Survey informs U’s commitment to addressing sexual assault and misconduct

September 21, 2015

The University of Minnesota Twin Cities (UMTC) was one of 27 universities to partner with the Association of American Universities (AAU) for the Campus Climate Survey on Sexual Assault and Sexual Misconduct. Released today in aggregate form, the survey is the largest and most comprehensive examination to date of sexual assault and sexual misconduct on campuses across the country, and is designed to provide participating universities with detailed information needed to better understand the experiences and attitudes of students with respect to these serious issues.

More than 150,000 undergraduate, graduate, and professional students at 26 AAU universities and one non-AAU institution participated in the survey during April and May of 2015. More than 8,000 students participated in the survey at UMTC, but with lower-than-hoped response rates (16.6 percent at UMTC, 19.3 percent average across participating institutions).

However, the general findings are consistent with a number of other surveys – including the University’s own College Student Health Survey – and results for UMTC are in line with the national aggregate.

“The University of Minnesota has a deep and longstanding commitment to the health, wellness, and safety of our students, faculty, staff, and entire campus community,” said President Eric W. Kaler. “Participating in a survey with our peers is an important first step in continuing to address the complex issues of sexual assault and sexual misconduct on college campuses. We are intensely committed to continuing to track these numbers as we work with students, faculty, and staff across all of our campuses to create an environment in which everyone can feel safe and all can succeed.”

Looking at the results, the incidences of sexual assault and sexual misconduct by physical force, threats of physical force, or incapacitation among female undergraduate student respondents was 23.5 percent (UMTC) versus 23.1 percent (AAU aggregate). The results for male undergraduate student respondents were 5.2 percent (UMTC) versus 5.5 percent (AAU aggregate). Overall, 11.3 percent (UMTC) versus 11.7 percent (AAU aggregate) of student respondents – both undergraduate and graduate - reported experiencing nonconsensual sexual contact by physical force, threats of physical force, or incapacitation since they enrolled at their university.

“Although the response rates on the AAU survey were not high, the final results are consistent with our own surveys conducted over the past twenty years by Boynton Health Services,” said Karen Hanson, Senior Vice President for Academic Affairs and Provost, University of Minnesota-Twin Cities. “Sexual assault is a serious problem on campuses, as it is in the larger society.  Because of our educational mission, we have unique opportunities and special responsibilities to address this problem.  Surveys such as this can help focus and inform our efforts.”
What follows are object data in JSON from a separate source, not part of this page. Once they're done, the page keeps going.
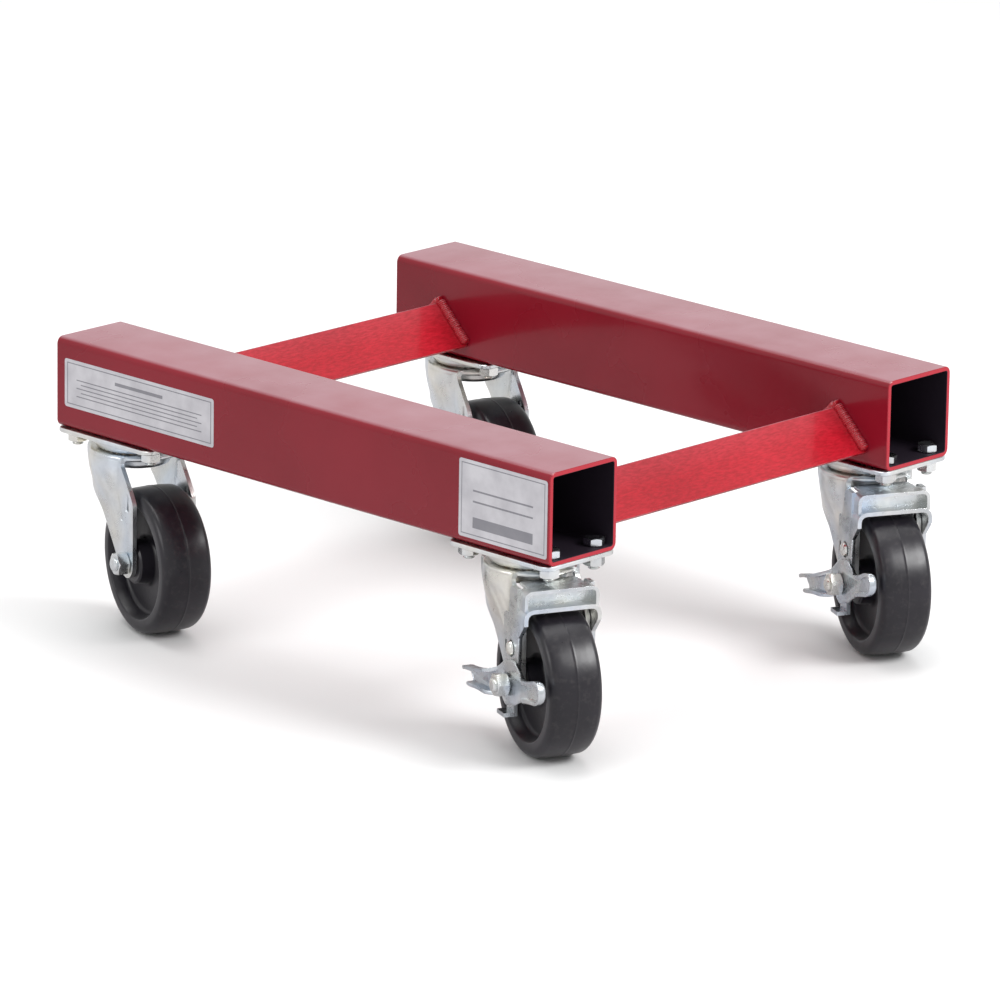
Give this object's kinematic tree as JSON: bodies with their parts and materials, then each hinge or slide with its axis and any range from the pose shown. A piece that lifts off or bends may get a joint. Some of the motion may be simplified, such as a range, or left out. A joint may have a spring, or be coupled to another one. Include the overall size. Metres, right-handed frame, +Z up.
{
  "type": "wheel dolly",
  "caption": "Low tyre dolly: square-tube rails joined by angle crossbars, on swivel casters, those at the front with foot brakes.",
  "frame": {"origin": "on the floor, under the middle of the whole footprint, casters included", "axes": "+Z up, +Y along the rails towards the unbraked end, +X across from the left rail to the right rail"},
  "size_m": [0.4352, 0.5046, 0.197],
  "materials": {
    "red_paint": "glossy red enamel on steel tube",
    "zinc_steel": "bright zinc-plated pressed steel",
    "brake_zinc": "bluish bright zinc-plated sheet",
    "bright_bolt": "bright zinc-plated hardware",
    "race_steel": "greased bearing steel",
    "wheel_black": "smooth black hard rubber with a soft sheen",
    "label_film": "silver-grey printed sticker"
  },
  "bodies": {
    "frame": {"left_rail": "red_paint", "right_rail": "red_paint", "front_crossbar": "red_paint", "rear_crossbar": "red_paint", "front_left_top_plate": "zinc_steel", "front_left_kingpin": "bright_bolt", "front_left_ball_ring": "race_steel", "front_left_bolt_1": "bright_bolt", "front_left_bolt_2": "bright_bolt", "front_left_bolt_3": "bright_bolt", "front_left_bolt_4": "bright_bolt", "front_right_top_plate": "zinc_steel", "front_right_kingpin": "bright_bolt", "front_right_ball_ring": "race_steel", "front_right_bolt_1": "bright_bolt", "front_right_bolt_2": "bright_bolt", "front_right_bolt_3": "bright_bolt", "front_right_bolt_4": "bright_bolt", "rear_left_top_plate": "zinc_steel", "rear_left_kingpin": "bright_bolt", "rear_left_ball_ring": "race_steel", "rear_left_bolt_1": "bright_bolt", "rear_left_bolt_2": "bright_bolt", "rear_left_bolt_3": "bright_bolt", "rear_left_bolt_4": "bright_bolt", "rear_right_top_plate": "zinc_steel", "rear_right_kingpin": "bright_bolt", "rear_right_ball_ring": "race_steel", "rear_right_bolt_1": "bright_bolt", "rear_right_bolt_2": "bright_bolt", "rear_right_bolt_3": "bright_bolt", "rear_right_bolt_4": "bright_bolt"},
    "front_left_wheel": {"front_left_wheel": "wheel_black"},
    "front_left_lever": {"front_left_brake_lever": "brake_zinc"},
    "front_left_saddle": {"front_left_brake_saddle": "brake_zinc"},
    "front_left_swivel": {"front_left_fork": "zinc_steel", "front_left_axle_bolt": "bright_bolt", "front_left_axle_nut": "bright_bolt", "front_left_axle_sleeve": "race_steel", "front_left_brake_rivet": "bright_bolt"},
    "front_right_wheel": {"front_right_wheel": "wheel_black"},
    "front_right_lever": {"front_right_brake_lever": "brake_zinc"},
    "front_right_saddle": {"front_right_brake_saddle": "brake_zinc"},
    "front_right_swivel": {"front_right_fork": "zinc_steel", "front_right_axle_bolt": "bright_bolt", "front_right_axle_nut": "bright_bolt", "front_right_axle_sleeve": "race_steel", "front_right_brake_rivet": "bright_bolt"},
    "rear_left_wheel": {"rear_left_wheel": "wheel_black"},
    "rear_left_swivel": {"rear_left_fork": "zinc_steel", "rear_left_axle_bolt": "bright_bolt", "rear_left_axle_nut": "bright_bolt", "rear_left_axle_sleeve": "race_steel"},
    "rear_right_wheel": {"rear_right_wheel": "wheel_black"},
    "rear_right_swivel": {"rear_right_fork": "zinc_steel", "rear_right_axle_bolt": "bright_bolt", "rear_right_axle_nut": "bright_bolt", "rear_right_axle_sleeve": "race_steel"}
  },
  "joints": [
    {"name": "front_left_swivel_turn", "type": "hinge", "parent": "frame", "child": "front_left_swivel", "pos_m": [-0.14718, -0.16973, 0.1335], "axis": [0, 0, 1], "continuous": true},
    {"name": "front_left_wheel_spin", "type": "hinge", "parent": "front_left_swivel", "child": "front_left_wheel", "pos_m": [-0.16101, -0.20079, 0.0508], "axis": [0.9135, -0.4067, 0], "continuous": true},
    {"name": "front_left_lever_press", "type": "hinge", "parent": "front_left_swivel", "child": "front_left_lever", "pos_m": [-0.16101, -0.20079, 0.0508], "axis": [0.9135, -0.4067, 0], "range_deg": [0, 25]},
    {"name": "front_left_saddle_press", "type": "slide", "parent": "front_left_swivel", "child": "front_left_saddle", "axis": [0, 0, -1], "range_m": [0, 0.002]},
    {"name": "front_right_swivel_turn", "type": "hinge", "parent": "frame", "child": "front_right_swivel", "pos_m": [0.18332, -0.16973, 0.1335], "axis": [0, 0, 1], "continuous": true},
    {"name": "front_right_wheel_spin", "type": "hinge", "parent": "front_right_swivel", "child": "front_right_wheel", "pos_m": [0.16788, -0.20002, 0.0508], "axis": [0.891, -0.454, 0], "continuous": true},
    {"name": "front_right_lever_press", "type": "hinge", "parent": "front_right_swivel", "child": "front_right_lever", "pos_m": [0.16788, -0.20002, 0.0508], "axis": [0.891, -0.454, 0], "range_deg": [0, 30]},
    {"name": "front_right_saddle_press", "type": "slide", "parent": "front_right_swivel", "child": "front_right_saddle", "axis": [0, 0, -1], "range_m": [0, 0.002]},
    {"name": "rear_left_swivel_turn", "type": "hinge", "parent": "frame", "child": "rear_left_swivel", "pos_m": [-0.14718, 0.20627, 0.1335], "axis": [0, 0, 1], "continuous": true},
    {"name": "rear_left_wheel_spin", "type": "hinge", "parent": "rear_left_swivel", "child": "rear_left_wheel", "pos_m": [-0.15769, 0.17393, 0.0508], "axis": [0.9511, -0.309, 0], "continuous": true},
    {"name": "rear_right_swivel_turn", "type": "hinge", "parent": "frame", "child": "rear_right_swivel", "pos_m": [0.18332, 0.20627, 0.1335], "axis": [0, 0, 1], "continuous": true},
    {"name": "rear_right_wheel_spin", "type": "hinge", "parent": "rear_right_swivel", "child": "rear_right_wheel", "pos_m": [0.17169, 0.17432, 0.0508], "axis": [0.9397, -0.342, 0], "continuous": true}
  ],
  "couplings": [
    {"joint": "front_left_saddle_press", "follows": "front_left_lever_press", "m_per_rad": 0.00458},
    {"joint": "front_right_saddle_press", "follows": "front_right_lever_press", "m_per_rad": 0.00381}
  ]
}
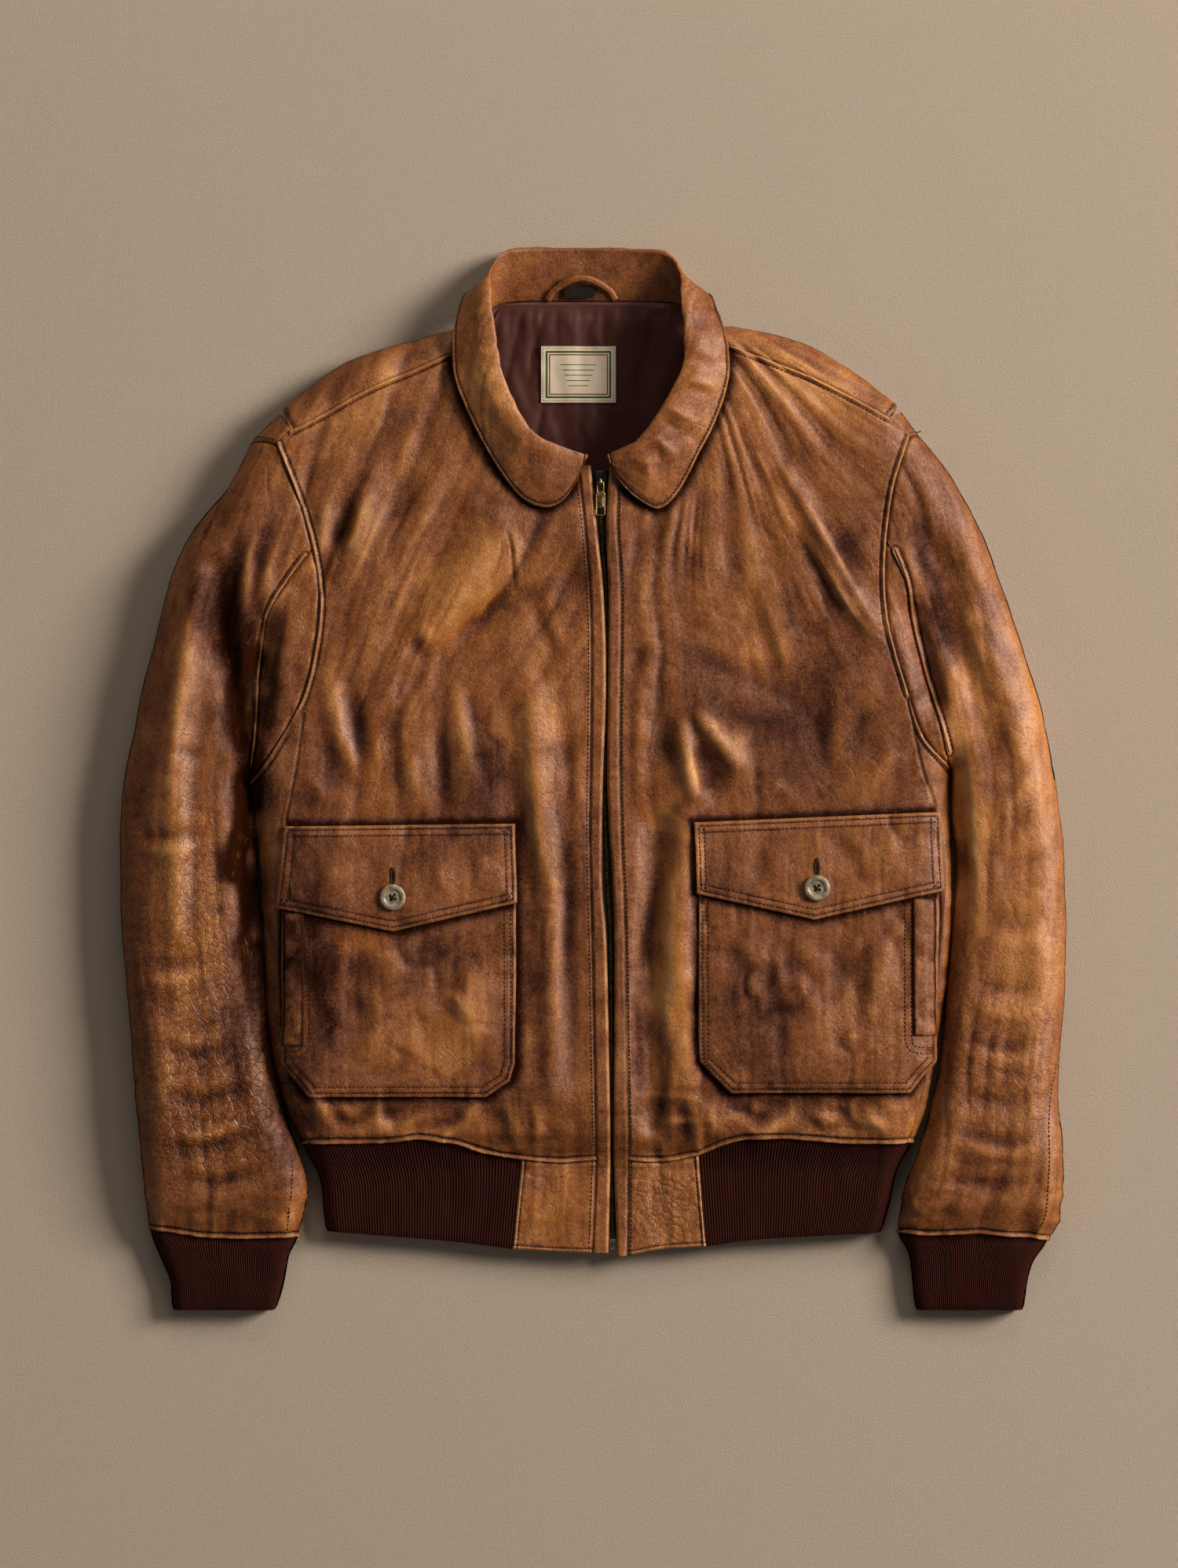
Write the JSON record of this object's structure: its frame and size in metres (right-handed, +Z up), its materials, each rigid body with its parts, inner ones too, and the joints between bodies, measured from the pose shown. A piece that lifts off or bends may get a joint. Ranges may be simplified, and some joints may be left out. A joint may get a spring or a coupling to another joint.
{
  "type": "leather jacket",
  "caption": "Waist-length worn brown leather flight-style jacket laid flat, with turned-down collar, front zip, flap pockets, and rib-knit cuffs and waistband.",
  "frame": {"origin": "middle of the jacket's plan box, on the surface that it lies on", "axes": "+Z up from that surface, out of the jacket's front; +Y from the hem towards the collar; +X to the viewer's right"},
  "size_m": [0.7222, 0.8128, 0.0523],
  "materials": {
    "leather": "worn, semi-gloss, abraded tan at the edges",
    "leather_trim": "worn, semi-gloss",
    "knit": "ribbed wool knit",
    "satin": "satin",
    "label": "woven, plain",
    "tape": "woven tape",
    "brass": "aged",
    "horn": "horn-like, satin",
    "snap": "black, satin"
  },
  "bodies": {
    "jacket": {"back": "leather", "button_l": "horn", "button_r": "horn", "collar_leaf": "leather", "collar_stand": "leather_trim", "cuff_l": "knit", "cuff_r": "knit", "flap_l": "leather", "flap_r": "leather", "front_l": "leather", "front_r": "leather", "gusset_l": "leather", "gusset_r": "leather", "hang_loop": "leather_trim", "label": "label", "lining": "satin", "placket_l": "leather", "placket_r": "leather", "pleat_l": "leather", "pleat_r": "leather", "pocket_l": "leather", "pocket_r": "leather", "side_l": "leather", "side_r": "leather", "size_tag": "tape", "sleeve_l": "leather", "sleeve_r": "leather", "snap_l": "snap", "snap_r": "snap", "tab_strip_l": "leather_trim", "tab_strip_r": "leather_trim", "waist_knit": "knit", "waist_tab_l": "leather_trim", "waist_tab_r": "leather_trim", "welt_l": "leather_trim", "welt_r": "leather_trim", "zip_box": "brass", "zip_chain": "brass", "zip_slider": "brass", "zip_tape_l": "tape", "zip_tape_r": "tape"},
    "pull": {"zip_pull": "brass"}
  },
  "joints": [
    {"name": "pull_hinge", "type": "hinge", "parent": "jacket", "child": "pull", "pos_m": [0.00602, 0.22606, 0.0393], "axis": [-1, 0, 0], "range_deg": [0, 120]}
  ]
}
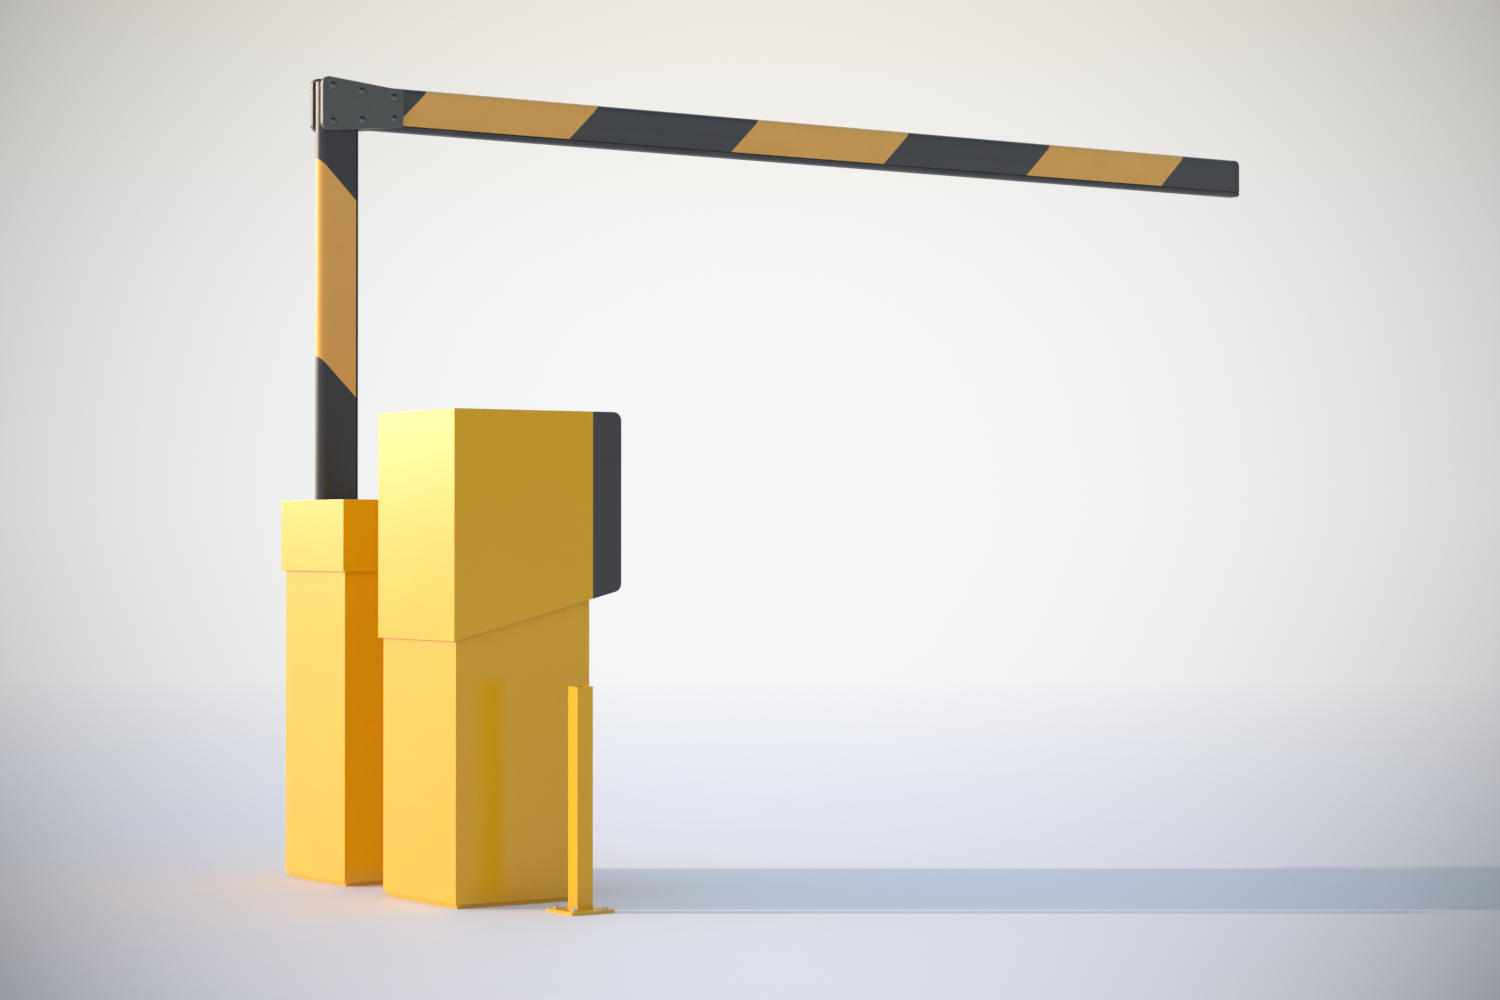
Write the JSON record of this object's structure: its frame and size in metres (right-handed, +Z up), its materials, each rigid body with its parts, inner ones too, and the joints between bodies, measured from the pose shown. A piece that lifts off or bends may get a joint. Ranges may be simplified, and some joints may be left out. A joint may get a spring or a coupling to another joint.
{
  "type": "parking barrier gate",
  "caption": "Parking barrier gate: cabinet with a folding striped boom held level by a rod, a ticket terminal with a hinged dark fascia, and a low guard post.",
  "frame": {"origin": "centre of the barrier cabinet's footprint, on the ground", "axes": "+X the way the folded arm points, +Y the cabinet side that carries the boom, +Z up"},
  "size_m": [3.494, 1.372, 2.15],
  "materials": {
    "yellow_paint": "satin powder coat",
    "dark_coat": "satin anodised",
    "stripe_film": "retroreflective film",
    "fascia_dark": "satin powder coat",
    "rubber_black": "matt",
    "plate_grey": "satin powder coat",
    "machined_steel": "machined",
    "zinc_plated": "zinc plated",
    "cast_grey": "painted casting",
    "spring_steel": "oiled spring steel",
    "bronze": "sintered bronze",
    "pad_plastic": "slide plastic",
    "box_grey": "moulded",
    "screen": "glossy",
    "button_green": "glossy",
    "aluminium": "milled",
    "paper": "uncoated"
  },
  "bodies": {
    "frame": {"base_frame": "yellow_paint", "cabinet_body": "yellow_paint", "cabinet_hood": "yellow_paint", "hinge_knuckles": "zinc_plated", "hinge_pins": "machined_steel", "outer_frame_plate": "cast_grey", "inner_frame_plate": "cast_grey", "frame_bars": "machined_steel", "bearing_housings": "cast_grey", "bearing_screws": "zinc_plated", "shaft_seal": "rubber_black", "stop_buffers": "rubber_black", "balance_spring": "spring_steel", "gearbox": "cast_grey", "motor": "cast_grey", "control_box": "box_grey", "supply_cable": "rubber_black", "levelling_bracket": "zinc_plated", "terminal_base": "yellow_paint", "terminal_body": "yellow_paint", "terminal_hood": "yellow_paint", "ticket_roll": "paper", "guard_post": "yellow_paint", "post_bolts": "zinc_plated"},
    "boom": {"main_shaft": "machined_steel", "shaft_lever": "cast_grey", "boom_hub": "plate_grey", "clamp_plate": "plate_grey", "clamp_bolts": "zinc_plated", "boom_tube": "dark_coat", "boom_bumper": "rubber_black", "boom_stripe": "stripe_film", "boom_tip_insert": "aluminium", "boom_tail_cap": "rubber_black", "knuckle_bush": "bronze"},
    "arm": {"front_knuckle_plate": "plate_grey", "back_knuckle_plate": "plate_grey", "knuckle_pin": "machined_steel", "knuckle_screws": "dark_coat", "pad_screws": "dark_coat", "slide_pads": "pad_plastic", "arm_insert": "aluminium", "arm_tube": "dark_coat", "arm_bumper": "rubber_black", "arm_stripes": "stripe_film", "arm_end_cap": "rubber_black"},
    "rod": {"levelling_rod": "zinc_plated"},
    "crank": {"crank": "cast_grey", "drive_gear": "machined_steel"},
    "link": {"drive_link": "machined_steel"},
    "pinion": {"motor_pinion": "machined_steel"},
    "door": {"cabinet_door": "yellow_paint"},
    "lock": {"door_lock": "zinc_plated"},
    "fascia": {"fascia": "fascia_dark", "display_glass": "screen", "ticket_mouth": "box_grey", "ticket_printer": "box_grey"},
    "fascia_key": {"fascia_lock": "zinc_plated"},
    "ticket_push": {"ticket_button": "button_green"},
    "call_push": {"call_button": "zinc_plated"}
  },
  "joints": [
    {"name": "boom_lift", "type": "hinge", "parent": "frame", "child": "boom", "pos_m": [0.014, 0.242, 0.88], "axis": [0, 1, 0], "range_deg": [0, 90], "stiffness_Nm_per_rad": 150, "deforming": ["balance_spring"]},
    {"name": "boom_fold", "type": "hinge", "parent": "boom", "child": "arm", "pos_m": [0.014, 0.242, 2.077], "axis": [0, 1, 0], "range_deg": [-90, 0]},
    {"name": "rod_swing", "type": "hinge", "parent": "frame", "child": "rod", "pos_m": [0.044, 0.291, 0.85], "axis": [0, 1, 0], "range_deg": [0, 90]},
    {"name": "crank_turn", "type": "hinge", "parent": "frame", "child": "crank", "pos_m": [0.014, 0.056, 0.64], "axis": [0, 1, 0], "range_deg": [0, 90]},
    {"name": "link_swing", "type": "hinge", "parent": "crank", "child": "link", "pos_m": [-0.04257, 0.069, 0.58343], "axis": [0, 1, 0], "range_deg": [-90, 0]},
    {"name": "pinion_turn", "type": "hinge", "parent": "frame", "child": "pinion", "pos_m": [0.014, -0.025, 0.56125], "axis": [0, 1, 0], "range_deg": [-225, 0]},
    {"name": "door_swing", "type": "hinge", "parent": "frame", "child": "door", "pos_m": [0.176, -0.157, 0.42], "axis": [0, 0, -1], "range_deg": [0, 110]},
    {"name": "door_lock_turn", "type": "hinge", "parent": "door", "child": "lock", "pos_m": [0.174, 0.115, 0.42], "axis": [-1, 0, 0], "range_deg": [0, 90]},
    {"name": "fascia_swing", "type": "hinge", "parent": "frame", "child": "fascia", "pos_m": [0.198, -0.3975, 0.95], "axis": [0, 0, 1], "range_deg": [0, 95]},
    {"name": "fascia_lock_turn", "type": "hinge", "parent": "fascia", "child": "fascia_key", "pos_m": [0.27, -0.745, 0.95], "axis": [1, 0, 0], "range_deg": [0, 90]},
    {"name": "ticket_button_push", "type": "slide", "parent": "fascia", "child": "ticket_push", "axis": [-1, 0, 0], "range_m": [0, 0.004], "stiffness_N_per_m": 200},
    {"name": "call_button_push", "type": "slide", "parent": "fascia", "child": "call_push", "axis": [-1, 0, 0], "range_m": [0, 0.004], "stiffness_N_per_m": 200}
  ],
  "couplings": [
    {"joint": "boom_fold", "follows": "boom_lift", "ratio": -1},
    {"joint": "rod_swing", "follows": "boom_lift", "ratio": 1},
    {"joint": "crank_turn", "follows": "boom_lift", "ratio": 1},
    {"joint": "link_swing", "follows": "boom_lift", "ratio": -1},
    {"joint": "pinion_turn", "follows": "boom_lift", "ratio": -2.5}
  ]
}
The survey revealed that more than six in 10 student respondents (63.1 percent UMTC) believe that a report of sexual assault or sexual misconduct would be taken seriously by campus officials. More than half (55.3 percent UMTC) said it was very or extremely likely that the safety of those reporting incidents of sexual assault and sexual misconduct would be protected by university officials.

“I am proud to attend a University that believes the time and money for a survey like this is a worthy investment – there are many students across the country who do not have this same commitment from their administrations – and I and other students feel safer knowing that our campus is paying close attention to sexual assault and sexual violence” said Joelle Stangler, University of Minnesota undergraduate student body president. “We look forward to digging deeper into this rich set of information in continued partnership with University leadership as we take the findings and turn them into action.”

Katie Eichele, director of the Aurora Center, the University’s advocacy and education center devoted to addressing issues of sexual assault, relationship violence, and stalking, said the numbers reconfirm the University’s approaches to its existing services. “We see, once again, the importance of educating students about the cultural reality of sexual assault.” Eichele said. “What the AAU survey helps confirm is that sexual assault on college campuses is a nationwide problem that requires both national and local solutions. This isn’t simply the victim-survivors problem. And it’s not simply one university’s problem. This is a shared problem, among all of us, and we must continue to work together to address it.”

The University is committed to examining the results of this survey in detail to understand better where existing programs are working and where we can do a better job. Innovative programming and policies like the Aurora Center’s new Male Engagement Coordinator, the University’s new language around affirmative consent, and continued commitment to a range of educational programming at various times during the academic year remain important tools to addressing these issues.